**TASK REQUIREMENTS**: Starting at the line that contains "own_mesh(coil)", reproduce each line exactly up to and including the line that contains "faces.append((base + number, base". Reproduce nothing else.

═══ GIVEN RECORDS ═══

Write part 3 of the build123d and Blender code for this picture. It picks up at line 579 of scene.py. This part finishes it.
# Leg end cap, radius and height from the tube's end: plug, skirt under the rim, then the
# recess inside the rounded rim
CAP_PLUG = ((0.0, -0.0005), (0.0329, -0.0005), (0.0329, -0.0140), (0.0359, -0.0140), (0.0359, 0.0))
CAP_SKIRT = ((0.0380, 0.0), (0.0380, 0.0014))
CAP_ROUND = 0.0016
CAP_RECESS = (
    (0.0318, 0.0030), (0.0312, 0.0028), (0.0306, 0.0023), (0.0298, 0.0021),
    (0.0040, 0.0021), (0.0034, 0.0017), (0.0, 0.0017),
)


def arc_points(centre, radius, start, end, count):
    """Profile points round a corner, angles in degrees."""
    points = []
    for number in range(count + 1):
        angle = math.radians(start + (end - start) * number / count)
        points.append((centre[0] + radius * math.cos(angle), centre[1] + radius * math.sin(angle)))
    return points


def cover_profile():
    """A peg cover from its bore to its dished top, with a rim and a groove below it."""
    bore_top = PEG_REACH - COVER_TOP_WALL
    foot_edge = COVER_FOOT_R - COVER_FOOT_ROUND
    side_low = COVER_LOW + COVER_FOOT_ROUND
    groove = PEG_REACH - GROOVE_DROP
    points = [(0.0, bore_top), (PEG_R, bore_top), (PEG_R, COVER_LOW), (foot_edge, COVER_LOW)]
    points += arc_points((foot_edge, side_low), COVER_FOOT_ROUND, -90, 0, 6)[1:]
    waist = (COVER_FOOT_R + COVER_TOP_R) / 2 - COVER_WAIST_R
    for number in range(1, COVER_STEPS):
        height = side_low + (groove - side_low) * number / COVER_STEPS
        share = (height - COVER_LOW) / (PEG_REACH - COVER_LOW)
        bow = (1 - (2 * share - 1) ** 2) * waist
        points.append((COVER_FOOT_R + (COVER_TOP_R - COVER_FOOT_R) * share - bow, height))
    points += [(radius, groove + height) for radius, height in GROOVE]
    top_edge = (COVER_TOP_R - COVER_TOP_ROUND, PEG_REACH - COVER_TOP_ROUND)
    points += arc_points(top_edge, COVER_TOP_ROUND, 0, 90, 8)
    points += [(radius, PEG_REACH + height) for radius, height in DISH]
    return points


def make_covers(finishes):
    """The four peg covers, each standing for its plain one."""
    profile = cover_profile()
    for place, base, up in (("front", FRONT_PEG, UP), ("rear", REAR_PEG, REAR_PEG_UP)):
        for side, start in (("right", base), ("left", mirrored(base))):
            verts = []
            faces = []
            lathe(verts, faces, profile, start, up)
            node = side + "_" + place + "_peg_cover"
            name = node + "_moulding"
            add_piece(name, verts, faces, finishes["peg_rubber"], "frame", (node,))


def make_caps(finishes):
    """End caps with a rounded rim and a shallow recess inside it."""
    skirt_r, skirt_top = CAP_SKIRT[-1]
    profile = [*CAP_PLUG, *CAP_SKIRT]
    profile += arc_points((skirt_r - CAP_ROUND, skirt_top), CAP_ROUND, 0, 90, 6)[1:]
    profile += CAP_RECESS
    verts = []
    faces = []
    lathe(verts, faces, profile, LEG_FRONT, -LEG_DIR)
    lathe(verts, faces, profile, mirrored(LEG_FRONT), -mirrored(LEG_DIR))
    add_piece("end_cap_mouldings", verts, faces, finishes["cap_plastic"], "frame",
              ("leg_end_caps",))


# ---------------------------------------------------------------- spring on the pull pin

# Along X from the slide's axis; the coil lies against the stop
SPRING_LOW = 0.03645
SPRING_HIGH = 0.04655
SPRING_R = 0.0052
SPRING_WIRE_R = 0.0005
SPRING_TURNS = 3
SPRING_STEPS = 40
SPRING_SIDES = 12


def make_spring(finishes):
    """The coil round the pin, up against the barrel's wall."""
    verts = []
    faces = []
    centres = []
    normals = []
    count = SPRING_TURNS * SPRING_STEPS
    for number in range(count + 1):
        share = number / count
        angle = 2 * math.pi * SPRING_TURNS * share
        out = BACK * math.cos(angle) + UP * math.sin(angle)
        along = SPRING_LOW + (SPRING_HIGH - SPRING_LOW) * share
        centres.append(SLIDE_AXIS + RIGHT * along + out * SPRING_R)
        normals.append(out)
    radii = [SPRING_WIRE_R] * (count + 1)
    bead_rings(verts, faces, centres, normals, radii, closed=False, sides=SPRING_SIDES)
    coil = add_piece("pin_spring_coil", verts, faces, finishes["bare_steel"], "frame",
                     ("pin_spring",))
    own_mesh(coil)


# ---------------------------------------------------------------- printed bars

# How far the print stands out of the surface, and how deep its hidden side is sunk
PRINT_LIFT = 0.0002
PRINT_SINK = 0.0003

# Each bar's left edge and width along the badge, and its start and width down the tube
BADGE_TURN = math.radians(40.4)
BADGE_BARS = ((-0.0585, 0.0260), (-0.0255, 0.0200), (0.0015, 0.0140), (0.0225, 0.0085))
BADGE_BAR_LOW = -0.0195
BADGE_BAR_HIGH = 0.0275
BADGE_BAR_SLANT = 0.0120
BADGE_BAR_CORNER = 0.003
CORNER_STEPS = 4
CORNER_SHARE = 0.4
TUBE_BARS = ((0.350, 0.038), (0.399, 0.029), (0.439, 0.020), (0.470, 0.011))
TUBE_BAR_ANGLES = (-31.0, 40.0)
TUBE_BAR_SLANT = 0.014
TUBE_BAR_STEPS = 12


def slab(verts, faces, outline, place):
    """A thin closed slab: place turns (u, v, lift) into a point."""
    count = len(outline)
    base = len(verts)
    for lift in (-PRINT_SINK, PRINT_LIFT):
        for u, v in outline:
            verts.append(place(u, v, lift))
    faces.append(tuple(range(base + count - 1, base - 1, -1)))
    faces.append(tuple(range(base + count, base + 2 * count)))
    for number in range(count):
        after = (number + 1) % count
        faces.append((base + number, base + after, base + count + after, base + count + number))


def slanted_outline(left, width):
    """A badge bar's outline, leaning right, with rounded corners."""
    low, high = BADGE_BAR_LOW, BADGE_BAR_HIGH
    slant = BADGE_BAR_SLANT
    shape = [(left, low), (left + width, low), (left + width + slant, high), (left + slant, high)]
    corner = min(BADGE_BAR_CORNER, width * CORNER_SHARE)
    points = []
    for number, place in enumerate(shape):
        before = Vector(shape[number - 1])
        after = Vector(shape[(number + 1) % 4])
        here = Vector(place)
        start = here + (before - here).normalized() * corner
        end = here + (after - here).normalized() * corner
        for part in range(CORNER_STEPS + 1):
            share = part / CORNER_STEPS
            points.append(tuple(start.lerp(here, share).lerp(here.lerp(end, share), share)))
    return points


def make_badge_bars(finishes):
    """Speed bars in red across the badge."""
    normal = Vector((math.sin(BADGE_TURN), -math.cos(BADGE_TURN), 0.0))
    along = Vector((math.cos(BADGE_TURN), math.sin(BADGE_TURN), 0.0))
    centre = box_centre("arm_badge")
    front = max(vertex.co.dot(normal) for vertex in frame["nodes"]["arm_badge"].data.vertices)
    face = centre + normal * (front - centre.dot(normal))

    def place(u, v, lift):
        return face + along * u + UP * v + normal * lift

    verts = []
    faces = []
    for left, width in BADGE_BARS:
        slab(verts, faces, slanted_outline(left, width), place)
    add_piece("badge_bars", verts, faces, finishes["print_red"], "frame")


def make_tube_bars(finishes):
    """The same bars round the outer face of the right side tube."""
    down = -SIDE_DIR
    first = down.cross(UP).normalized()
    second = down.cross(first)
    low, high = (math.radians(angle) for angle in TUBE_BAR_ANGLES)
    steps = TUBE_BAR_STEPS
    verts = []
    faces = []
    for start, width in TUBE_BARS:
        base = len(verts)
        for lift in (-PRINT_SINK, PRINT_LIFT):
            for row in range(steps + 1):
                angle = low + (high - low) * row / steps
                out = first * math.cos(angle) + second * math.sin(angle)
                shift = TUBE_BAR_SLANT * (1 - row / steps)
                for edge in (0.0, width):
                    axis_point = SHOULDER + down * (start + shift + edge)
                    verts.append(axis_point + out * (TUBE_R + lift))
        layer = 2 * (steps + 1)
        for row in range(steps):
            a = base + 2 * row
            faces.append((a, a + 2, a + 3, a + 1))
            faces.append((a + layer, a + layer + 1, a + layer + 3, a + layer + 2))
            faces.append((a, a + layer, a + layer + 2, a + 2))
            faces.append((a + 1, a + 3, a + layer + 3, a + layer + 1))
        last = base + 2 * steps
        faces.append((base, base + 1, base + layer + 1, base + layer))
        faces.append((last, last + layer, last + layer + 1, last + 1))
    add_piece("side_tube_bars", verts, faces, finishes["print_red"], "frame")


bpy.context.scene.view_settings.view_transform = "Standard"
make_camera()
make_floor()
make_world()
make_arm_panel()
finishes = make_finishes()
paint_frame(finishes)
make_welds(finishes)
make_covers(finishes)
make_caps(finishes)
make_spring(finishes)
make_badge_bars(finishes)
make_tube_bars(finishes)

═══
═══ GIVEN RECORDS ═══

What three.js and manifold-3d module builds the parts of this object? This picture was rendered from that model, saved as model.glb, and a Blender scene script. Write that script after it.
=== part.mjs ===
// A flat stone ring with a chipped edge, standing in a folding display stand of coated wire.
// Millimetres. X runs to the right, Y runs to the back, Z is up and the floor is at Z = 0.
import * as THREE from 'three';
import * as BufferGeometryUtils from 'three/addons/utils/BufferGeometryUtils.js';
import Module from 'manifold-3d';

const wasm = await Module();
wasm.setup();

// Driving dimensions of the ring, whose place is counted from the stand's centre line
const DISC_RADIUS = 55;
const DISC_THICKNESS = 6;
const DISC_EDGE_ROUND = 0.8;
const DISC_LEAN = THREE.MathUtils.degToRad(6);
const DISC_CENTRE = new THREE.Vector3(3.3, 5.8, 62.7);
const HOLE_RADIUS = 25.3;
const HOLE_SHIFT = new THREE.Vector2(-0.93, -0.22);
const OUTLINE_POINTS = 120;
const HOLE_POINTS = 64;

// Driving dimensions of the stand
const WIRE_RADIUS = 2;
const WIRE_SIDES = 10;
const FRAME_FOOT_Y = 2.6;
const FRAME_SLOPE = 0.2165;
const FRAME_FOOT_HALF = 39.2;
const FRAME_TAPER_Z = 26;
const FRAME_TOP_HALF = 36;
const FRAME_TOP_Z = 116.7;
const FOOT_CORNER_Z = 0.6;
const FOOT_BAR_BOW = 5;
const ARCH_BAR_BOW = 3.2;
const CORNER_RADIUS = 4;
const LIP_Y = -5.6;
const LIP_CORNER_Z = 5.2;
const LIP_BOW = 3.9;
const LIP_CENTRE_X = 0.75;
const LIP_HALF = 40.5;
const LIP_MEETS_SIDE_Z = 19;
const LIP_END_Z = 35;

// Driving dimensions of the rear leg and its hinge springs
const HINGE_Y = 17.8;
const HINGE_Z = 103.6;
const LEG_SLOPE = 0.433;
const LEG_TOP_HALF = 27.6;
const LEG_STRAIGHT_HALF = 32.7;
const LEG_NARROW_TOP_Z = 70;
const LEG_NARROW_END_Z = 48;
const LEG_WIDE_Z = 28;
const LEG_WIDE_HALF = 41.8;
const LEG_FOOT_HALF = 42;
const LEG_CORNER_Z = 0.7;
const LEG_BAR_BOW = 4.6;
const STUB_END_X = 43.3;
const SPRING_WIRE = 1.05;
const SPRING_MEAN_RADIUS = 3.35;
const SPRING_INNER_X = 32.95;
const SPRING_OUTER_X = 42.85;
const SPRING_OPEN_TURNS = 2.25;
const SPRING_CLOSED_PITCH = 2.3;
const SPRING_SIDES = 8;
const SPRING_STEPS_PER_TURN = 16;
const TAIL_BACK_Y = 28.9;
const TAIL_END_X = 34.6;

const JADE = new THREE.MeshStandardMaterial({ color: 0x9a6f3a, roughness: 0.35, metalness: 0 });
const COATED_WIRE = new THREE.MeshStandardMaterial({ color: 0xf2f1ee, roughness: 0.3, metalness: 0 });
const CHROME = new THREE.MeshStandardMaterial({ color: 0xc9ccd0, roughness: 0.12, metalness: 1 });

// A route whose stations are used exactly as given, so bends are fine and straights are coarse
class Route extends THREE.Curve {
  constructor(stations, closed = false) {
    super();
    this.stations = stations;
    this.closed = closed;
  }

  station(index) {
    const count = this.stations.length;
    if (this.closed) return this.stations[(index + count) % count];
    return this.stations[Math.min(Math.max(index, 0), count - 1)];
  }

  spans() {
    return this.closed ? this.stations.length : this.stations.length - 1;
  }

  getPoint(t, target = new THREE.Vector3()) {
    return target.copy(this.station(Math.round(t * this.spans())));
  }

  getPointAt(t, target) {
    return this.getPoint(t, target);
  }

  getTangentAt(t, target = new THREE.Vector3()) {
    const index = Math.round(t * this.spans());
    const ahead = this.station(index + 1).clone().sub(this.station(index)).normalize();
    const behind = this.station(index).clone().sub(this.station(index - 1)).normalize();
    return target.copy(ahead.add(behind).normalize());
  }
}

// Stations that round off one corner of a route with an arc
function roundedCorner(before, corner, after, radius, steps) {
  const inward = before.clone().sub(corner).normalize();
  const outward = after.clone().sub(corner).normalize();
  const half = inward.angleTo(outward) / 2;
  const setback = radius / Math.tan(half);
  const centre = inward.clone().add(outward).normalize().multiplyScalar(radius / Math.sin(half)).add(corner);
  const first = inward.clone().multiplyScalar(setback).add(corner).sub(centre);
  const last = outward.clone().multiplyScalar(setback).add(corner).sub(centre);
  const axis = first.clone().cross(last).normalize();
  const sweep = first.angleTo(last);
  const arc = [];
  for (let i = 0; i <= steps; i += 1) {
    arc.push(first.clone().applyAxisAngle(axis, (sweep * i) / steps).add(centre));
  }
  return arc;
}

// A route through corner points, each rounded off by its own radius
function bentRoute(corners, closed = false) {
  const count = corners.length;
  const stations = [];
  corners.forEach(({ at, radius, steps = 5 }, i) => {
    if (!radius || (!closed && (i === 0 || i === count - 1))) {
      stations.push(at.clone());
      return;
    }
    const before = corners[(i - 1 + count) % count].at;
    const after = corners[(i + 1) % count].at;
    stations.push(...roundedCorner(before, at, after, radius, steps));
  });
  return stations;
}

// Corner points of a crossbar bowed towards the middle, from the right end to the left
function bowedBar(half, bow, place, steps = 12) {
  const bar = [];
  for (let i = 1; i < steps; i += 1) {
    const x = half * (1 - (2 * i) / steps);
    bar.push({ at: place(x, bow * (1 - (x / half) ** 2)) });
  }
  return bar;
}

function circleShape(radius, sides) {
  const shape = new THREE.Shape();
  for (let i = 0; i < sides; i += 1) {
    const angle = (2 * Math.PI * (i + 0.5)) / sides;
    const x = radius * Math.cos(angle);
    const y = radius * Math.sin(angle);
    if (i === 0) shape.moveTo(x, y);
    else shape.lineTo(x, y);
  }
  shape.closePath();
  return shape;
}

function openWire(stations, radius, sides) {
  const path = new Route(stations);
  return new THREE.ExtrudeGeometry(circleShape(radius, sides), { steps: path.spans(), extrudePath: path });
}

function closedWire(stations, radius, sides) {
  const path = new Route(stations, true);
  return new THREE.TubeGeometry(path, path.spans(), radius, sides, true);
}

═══

**RESPONSE TO THIS TASK**:
    own_mesh(coil)


# ---------------------------------------------------------------- printed bars

# How far the print stands out of the surface, and how deep its hidden side is sunk
PRINT_LIFT = 0.0002
PRINT_SINK = 0.0003

# Each bar's left edge and width along the badge, and its start and width down the tube
BADGE_TURN = math.radians(40.4)
BADGE_BARS = ((-0.0585, 0.0260), (-0.0255, 0.0200), (0.0015, 0.0140), (0.0225, 0.0085))
BADGE_BAR_LOW = -0.0195
BADGE_BAR_HIGH = 0.0275
BADGE_BAR_SLANT = 0.0120
BADGE_BAR_CORNER = 0.003
CORNER_STEPS = 4
CORNER_SHARE = 0.4
TUBE_BARS = ((0.350, 0.038), (0.399, 0.029), (0.439, 0.020), (0.470, 0.011))
TUBE_BAR_ANGLES = (-31.0, 40.0)
TUBE_BAR_SLANT = 0.014
TUBE_BAR_STEPS = 12


def slab(verts, faces, outline, place):
    """A thin closed slab: place turns (u, v, lift) into a point."""
    count = len(outline)
    base = len(verts)
    for lift in (-PRINT_SINK, PRINT_LIFT):
        for u, v in outline:
            verts.append(place(u, v, lift))
    faces.append(tuple(range(base + count - 1, base - 1, -1)))
    faces.append(tuple(range(base + count, base + 2 * count)))
    for number in range(count):
        after = (number + 1) % count
        faces.append((base + number, base + after, base + count + after, base + count + number))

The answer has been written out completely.